O Mestre é consciente, forte e livre. Até que chegue a sua ‘hora’, a da plena revelação de Deus, no dom total de si na cruz, ele prossegue o seu caminho. Sem se deixar prender pelo medo ou pelo ódio: «Passando pelo meio deles, seguiu o seu caminho». O «seu caminho» é a sua própria vida e missão que farão dele Boa Notícia de amor para todos. Esse «caminho» é itinerário de vida nova que a humanidade é chamada a prosseguir, começando por seus discípulos e discípulas, que «hoje» somos nós.

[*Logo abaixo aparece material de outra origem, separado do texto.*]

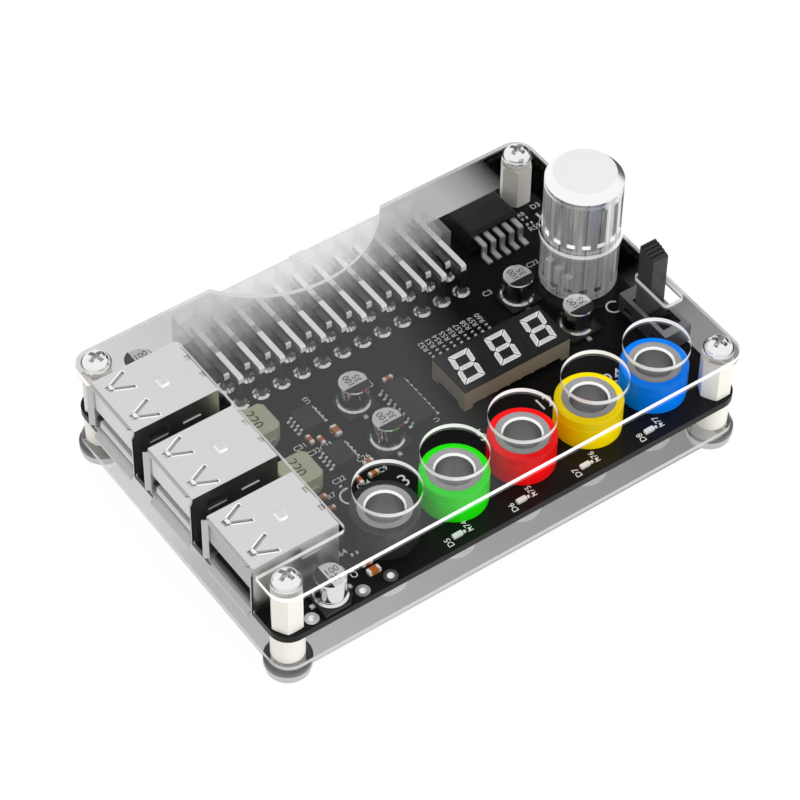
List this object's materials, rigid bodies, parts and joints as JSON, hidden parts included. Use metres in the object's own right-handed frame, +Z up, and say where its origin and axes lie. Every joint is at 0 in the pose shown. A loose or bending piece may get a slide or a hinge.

O apóstolo Paulo sintetiza tal «caminho» na palavra «caridade» (‘ágape’ = amor incondicional, desinteressado, de entrega total). Um «caminho» que se percorre, não ‘rastejando’, como os nazarenos, mas ‘elevando-se’ (de quanta ‘elevação’ estão necessitadas as nossas comunidades, onde abunda um cristianismo ‘rastejante’, mesmo de tantos pastores!): «Aspirai com ardor aos dons espirituais mais elevados! (…) A caridade é benigna,… não é invejosa,… nem orgulhosa,… não procura o próprio interesse,… não guarda ressentimento; não se alegra com a injustiça; tudo desculpa, tudo espera, tudo suporta. (…) O dom da profecia acabará, o dom das línguas há-de cessar, a ciência desaparecerá; mas a caridade não acaba nunca!» (1Cor 13: da 2ª leitura).
Se a humanidade tem um futuro, ele passa pela «caridade». Mas o futuro constrói-se agora, no «hoje» de cada dia, prosseguindo o «caminho» do Mestre: sendo conscientes, fortes e livres, para amar de modo desinteressado.